» EXERCISE DESCRIPTION
Give every line of the material again, exactly as written.

[Source records]
--

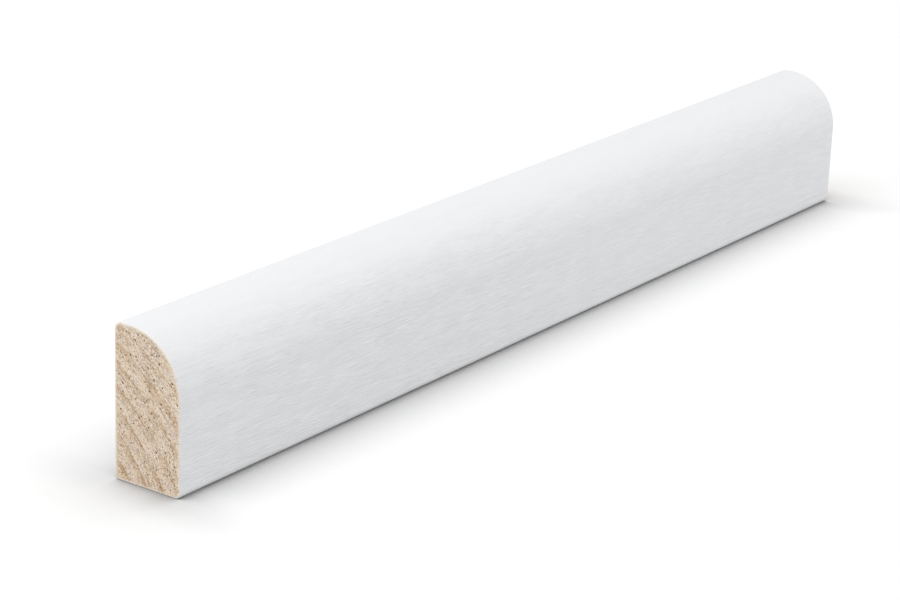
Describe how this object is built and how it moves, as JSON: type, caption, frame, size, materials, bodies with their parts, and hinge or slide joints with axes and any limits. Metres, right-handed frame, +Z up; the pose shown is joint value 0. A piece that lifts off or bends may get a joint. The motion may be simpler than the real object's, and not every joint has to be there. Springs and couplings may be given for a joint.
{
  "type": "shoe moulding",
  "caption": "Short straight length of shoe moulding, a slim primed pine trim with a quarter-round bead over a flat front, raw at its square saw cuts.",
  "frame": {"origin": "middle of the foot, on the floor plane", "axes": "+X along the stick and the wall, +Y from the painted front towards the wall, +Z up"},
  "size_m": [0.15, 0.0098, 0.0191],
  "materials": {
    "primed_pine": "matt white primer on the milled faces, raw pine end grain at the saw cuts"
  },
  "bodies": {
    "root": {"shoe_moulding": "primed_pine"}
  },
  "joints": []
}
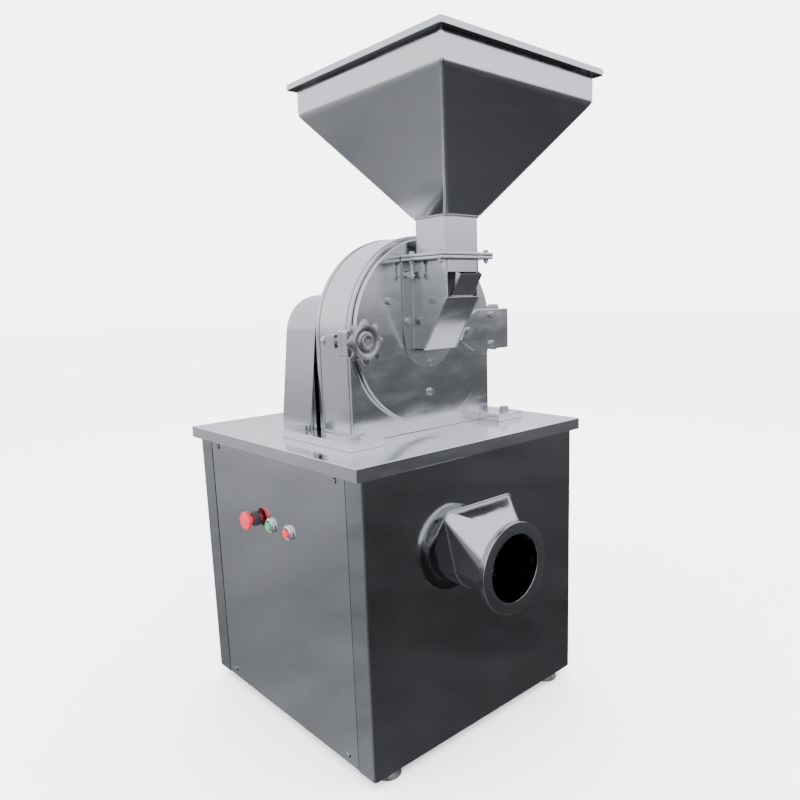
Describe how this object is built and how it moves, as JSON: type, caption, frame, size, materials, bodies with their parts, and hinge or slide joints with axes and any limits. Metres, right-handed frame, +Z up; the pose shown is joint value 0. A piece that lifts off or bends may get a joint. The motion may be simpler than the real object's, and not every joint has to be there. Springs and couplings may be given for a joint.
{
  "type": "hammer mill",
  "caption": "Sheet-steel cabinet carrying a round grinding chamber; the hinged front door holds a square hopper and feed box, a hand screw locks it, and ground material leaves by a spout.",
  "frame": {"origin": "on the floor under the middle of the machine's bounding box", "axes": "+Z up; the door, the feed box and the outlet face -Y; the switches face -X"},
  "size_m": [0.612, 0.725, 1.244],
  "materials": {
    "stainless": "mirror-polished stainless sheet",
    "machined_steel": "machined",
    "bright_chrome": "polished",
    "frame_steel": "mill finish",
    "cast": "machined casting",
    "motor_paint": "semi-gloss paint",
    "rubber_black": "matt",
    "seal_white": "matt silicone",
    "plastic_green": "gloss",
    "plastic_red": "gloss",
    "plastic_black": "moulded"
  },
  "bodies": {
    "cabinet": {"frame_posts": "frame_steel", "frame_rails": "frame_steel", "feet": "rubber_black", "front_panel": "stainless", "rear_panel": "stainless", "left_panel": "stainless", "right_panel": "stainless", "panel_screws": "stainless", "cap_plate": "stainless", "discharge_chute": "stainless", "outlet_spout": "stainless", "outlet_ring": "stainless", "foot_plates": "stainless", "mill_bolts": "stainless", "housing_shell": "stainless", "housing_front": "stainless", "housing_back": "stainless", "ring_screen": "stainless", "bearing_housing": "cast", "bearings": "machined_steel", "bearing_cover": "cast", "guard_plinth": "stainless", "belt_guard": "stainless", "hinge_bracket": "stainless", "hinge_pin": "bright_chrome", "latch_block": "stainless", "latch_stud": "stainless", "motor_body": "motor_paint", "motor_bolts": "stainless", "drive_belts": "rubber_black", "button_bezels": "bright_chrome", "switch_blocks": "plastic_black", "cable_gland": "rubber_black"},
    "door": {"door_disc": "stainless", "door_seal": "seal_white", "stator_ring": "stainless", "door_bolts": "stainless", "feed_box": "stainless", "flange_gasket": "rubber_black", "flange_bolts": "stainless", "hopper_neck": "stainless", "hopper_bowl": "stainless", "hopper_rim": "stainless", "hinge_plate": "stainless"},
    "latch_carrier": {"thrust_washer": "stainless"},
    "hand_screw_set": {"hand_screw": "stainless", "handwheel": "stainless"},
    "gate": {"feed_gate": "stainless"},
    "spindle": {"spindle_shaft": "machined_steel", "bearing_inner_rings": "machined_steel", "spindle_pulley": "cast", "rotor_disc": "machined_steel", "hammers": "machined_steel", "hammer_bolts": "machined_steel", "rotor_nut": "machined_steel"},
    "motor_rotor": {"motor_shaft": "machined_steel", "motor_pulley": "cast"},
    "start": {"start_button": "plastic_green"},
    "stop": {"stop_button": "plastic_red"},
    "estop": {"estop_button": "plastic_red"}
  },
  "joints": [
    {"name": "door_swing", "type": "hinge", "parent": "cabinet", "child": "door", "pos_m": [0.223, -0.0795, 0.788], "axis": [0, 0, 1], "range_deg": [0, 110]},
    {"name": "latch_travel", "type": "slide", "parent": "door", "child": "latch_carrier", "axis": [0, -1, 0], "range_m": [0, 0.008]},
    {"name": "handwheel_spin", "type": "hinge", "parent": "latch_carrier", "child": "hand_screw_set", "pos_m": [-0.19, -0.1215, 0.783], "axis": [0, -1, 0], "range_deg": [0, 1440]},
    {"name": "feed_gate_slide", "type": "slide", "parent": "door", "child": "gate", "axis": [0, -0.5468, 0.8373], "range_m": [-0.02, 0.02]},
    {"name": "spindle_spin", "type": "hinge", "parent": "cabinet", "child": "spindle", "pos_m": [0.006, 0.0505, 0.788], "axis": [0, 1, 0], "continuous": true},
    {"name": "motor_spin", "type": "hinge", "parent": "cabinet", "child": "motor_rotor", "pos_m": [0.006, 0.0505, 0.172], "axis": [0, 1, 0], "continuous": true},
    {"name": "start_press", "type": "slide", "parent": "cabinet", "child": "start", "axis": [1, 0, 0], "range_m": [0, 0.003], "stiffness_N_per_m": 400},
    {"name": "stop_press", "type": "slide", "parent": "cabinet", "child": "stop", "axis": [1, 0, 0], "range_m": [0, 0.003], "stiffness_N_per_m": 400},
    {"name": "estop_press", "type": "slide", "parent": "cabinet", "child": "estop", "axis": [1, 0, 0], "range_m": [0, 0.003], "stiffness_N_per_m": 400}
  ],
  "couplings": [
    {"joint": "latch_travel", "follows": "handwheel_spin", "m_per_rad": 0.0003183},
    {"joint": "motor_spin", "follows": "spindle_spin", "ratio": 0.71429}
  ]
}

--

» ANSWER TO THE PROBLEM
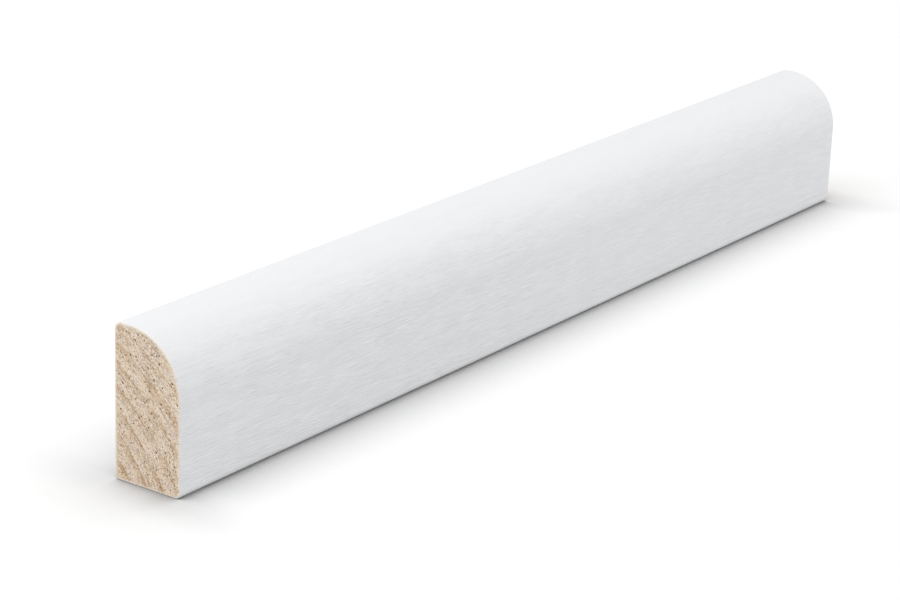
Describe how this object is built and how it moves, as JSON: type, caption, frame, size, materials, bodies with their parts, and hinge or slide joints with axes and any limits. Metres, right-handed frame, +Z up; the pose shown is joint value 0. A piece that lifts off or bends may get a joint. The motion may be simpler than the real object's, and not every joint has to be there. Springs and couplings may be given for a joint.
{
  "type": "shoe moulding",
  "caption": "Short straight length of shoe moulding, a slim primed pine trim with a quarter-round bead over a flat front, raw at its square saw cuts.",
  "frame": {"origin": "middle of the foot, on the floor plane", "axes": "+X along the stick and the wall, +Y from the painted front towards the wall, +Z up"},
  "size_m": [0.15, 0.0098, 0.0191],
  "materials": {
    "primed_pine": "matt white primer on the milled faces, raw pine end grain at the saw cuts"
  },
  "bodies": {
    "root": {"shoe_moulding": "primed_pine"}
  },
  "joints": []
}
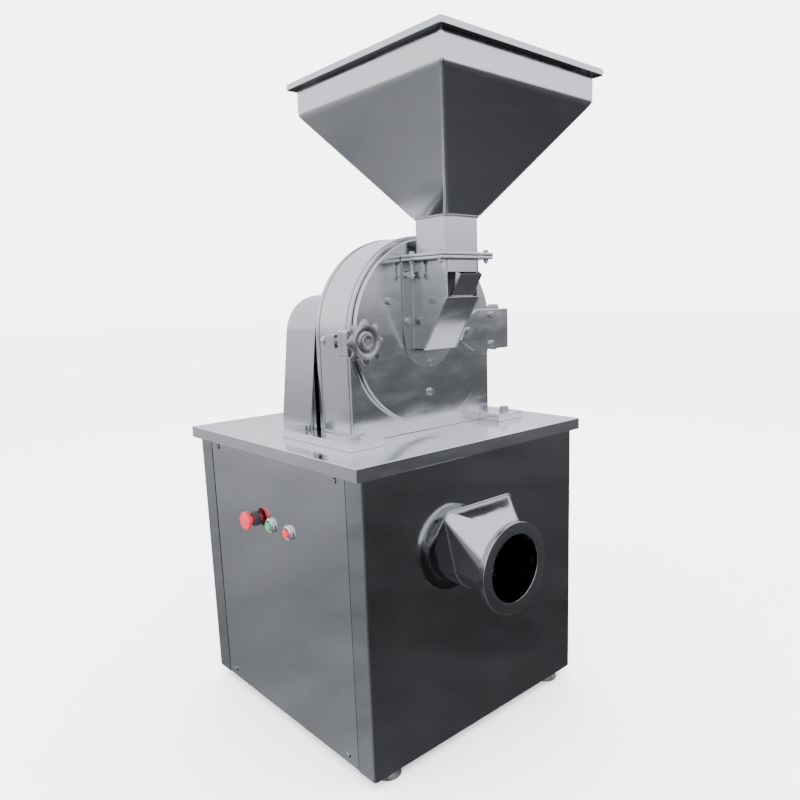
Describe how this object is built and how it moves, as JSON: type, caption, frame, size, materials, bodies with their parts, and hinge or slide joints with axes and any limits. Metres, right-handed frame, +Z up; the pose shown is joint value 0. A piece that lifts off or bends may get a joint. The motion may be simpler than the real object's, and not every joint has to be there. Springs and couplings may be given for a joint.
{
  "type": "hammer mill",
  "caption": "Sheet-steel cabinet carrying a round grinding chamber; the hinged front door holds a square hopper and feed box, a hand screw locks it, and ground material leaves by a spout.",
  "frame": {"origin": "on the floor under the middle of the machine's bounding box", "axes": "+Z up; the door, the feed box and the outlet face -Y; the switches face -X"},
  "size_m": [0.612, 0.725, 1.244],
  "materials": {
    "stainless": "mirror-polished stainless sheet",
    "machined_steel": "machined",
    "bright_chrome": "polished",
    "frame_steel": "mill finish",
    "cast": "machined casting",
    "motor_paint": "semi-gloss paint",
    "rubber_black": "matt",
    "seal_white": "matt silicone",
    "plastic_green": "gloss",
    "plastic_red": "gloss",
    "plastic_black": "moulded"
  },
  "bodies": {
    "cabinet": {"frame_posts": "frame_steel", "frame_rails": "frame_steel", "feet": "rubber_black", "front_panel": "stainless", "rear_panel": "stainless", "left_panel": "stainless", "right_panel": "stainless", "panel_screws": "stainless", "cap_plate": "stainless", "discharge_chute": "stainless", "outlet_spout": "stainless", "outlet_ring": "stainless", "foot_plates": "stainless", "mill_bolts": "stainless", "housing_shell": "stainless", "housing_front": "stainless", "housing_back": "stainless", "ring_screen": "stainless", "bearing_housing": "cast", "bearings": "machined_steel", "bearing_cover": "cast", "guard_plinth": "stainless", "belt_guard": "stainless", "hinge_bracket": "stainless", "hinge_pin": "bright_chrome", "latch_block": "stainless", "latch_stud": "stainless", "motor_body": "motor_paint", "motor_bolts": "stainless", "drive_belts": "rubber_black", "button_bezels": "bright_chrome", "switch_blocks": "plastic_black", "cable_gland": "rubber_black"},
    "door": {"door_disc": "stainless", "door_seal": "seal_white", "stator_ring": "stainless", "door_bolts": "stainless", "feed_box": "stainless", "flange_gasket": "rubber_black", "flange_bolts": "stainless", "hopper_neck": "stainless", "hopper_bowl": "stainless", "hopper_rim": "stainless", "hinge_plate": "stainless"},
    "latch_carrier": {"thrust_washer": "stainless"},
    "hand_screw_set": {"hand_screw": "stainless", "handwheel": "stainless"},
    "gate": {"feed_gate": "stainless"},
    "spindle": {"spindle_shaft": "machined_steel", "bearing_inner_rings": "machined_steel", "spindle_pulley": "cast", "rotor_disc": "machined_steel", "hammers": "machined_steel", "hammer_bolts": "machined_steel", "rotor_nut": "machined_steel"},
    "motor_rotor": {"motor_shaft": "machined_steel", "motor_pulley": "cast"},
    "start": {"start_button": "plastic_green"},
    "stop": {"stop_button": "plastic_red"},
    "estop": {"estop_button": "plastic_red"}
  },
  "joints": [
    {"name": "door_swing", "type": "hinge", "parent": "cabinet", "child": "door", "pos_m": [0.223, -0.0795, 0.788], "axis": [0, 0, 1], "range_deg": [0, 110]},
    {"name": "latch_travel", "type": "slide", "parent": "door", "child": "latch_carrier", "axis": [0, -1, 0], "range_m": [0, 0.008]},
    {"name": "handwheel_spin", "type": "hinge", "parent": "latch_carrier", "child": "hand_screw_set", "pos_m": [-0.19, -0.1215, 0.783], "axis": [0, -1, 0], "range_deg": [0, 1440]},
    {"name": "feed_gate_slide", "type": "slide", "parent": "door", "child": "gate", "axis": [0, -0.5468, 0.8373], "range_m": [-0.02, 0.02]},
    {"name": "spindle_spin", "type": "hinge", "parent": "cabinet", "child": "spindle", "pos_m": [0.006, 0.0505, 0.788], "axis": [0, 1, 0], "continuous": true},
    {"name": "motor_spin", "type": "hinge", "parent": "cabinet", "child": "motor_rotor", "pos_m": [0.006, 0.0505, 0.172], "axis": [0, 1, 0], "continuous": true},
    {"name": "start_press", "type": "slide", "parent": "cabinet", "child": "start", "axis": [1, 0, 0], "range_m": [0, 0.003], "stiffness_N_per_m": 400},
    {"name": "stop_press", "type": "slide", "parent": "cabinet", "child": "stop", "axis": [1, 0, 0], "range_m": [0, 0.003], "stiffness_N_per_m": 400},
    {"name": "estop_press", "type": "slide", "parent": "cabinet", "child": "estop", "axis": [1, 0, 0], "range_m": [0, 0.003], "stiffness_N_per_m": 400}
  ],
  "couplings": [
    {"joint": "latch_travel", "follows": "handwheel_spin", "m_per_rad": 0.0003183},
    {"joint": "motor_spin", "follows": "spindle_spin", "ratio": 0.71429}
  ]
}